11. Backup with rdiff-backup
This would be a server used to rsync snapshot-type backups over ssh to disk for rapid restores. I like rdiff-backup
It would likely compliment that huge Netbackup, or Commvault (calmvault?), or other backup system you have that doesn’t work half the time and requires the installation of a gigantic root-running tarball or monolithic 600MB RPM which doubles the size of your 500MB minimal Redhat OS install. Good times in commercial backup land.
12. Test with jmeter
If you have dev, test, production environments then you should also automate testing. This would be the service that helps you do that, running Jmeter and/or Selenium for example; do everything from one location, perhaps when a RPM/package is built then it’s automatically tested from here. Wouldn’t that be nice!?

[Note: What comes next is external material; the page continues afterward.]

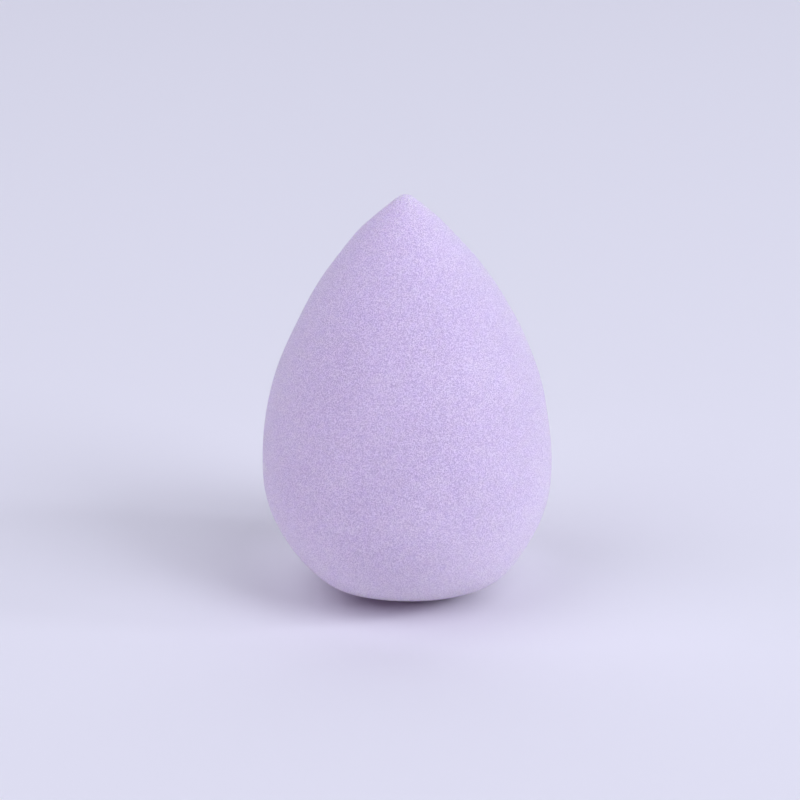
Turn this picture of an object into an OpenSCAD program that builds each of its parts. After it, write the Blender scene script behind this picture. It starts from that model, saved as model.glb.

13. Monitor performance with cacti
Everyone wants performance. Or do they? How does one know how much performance one needs? You have to do performance testing, and you have to monitor performance. You can’t just buy performance, you have to put some work in.
That said, for monitoring performance I usually use either Nagios or something like Cacti using snmp with some custom scripts.
14. Secure remote bios level access via a remote KVM or IPMI
By this I mean the secure network you attach your remote KVM to the hardware dom0 servers, and/or to the IPMI interfaces that most teir 1 servers come with (not that I endorse only tier 1 vendors) so that you don’t have to hang out in that cold, loud, unfriendly server room.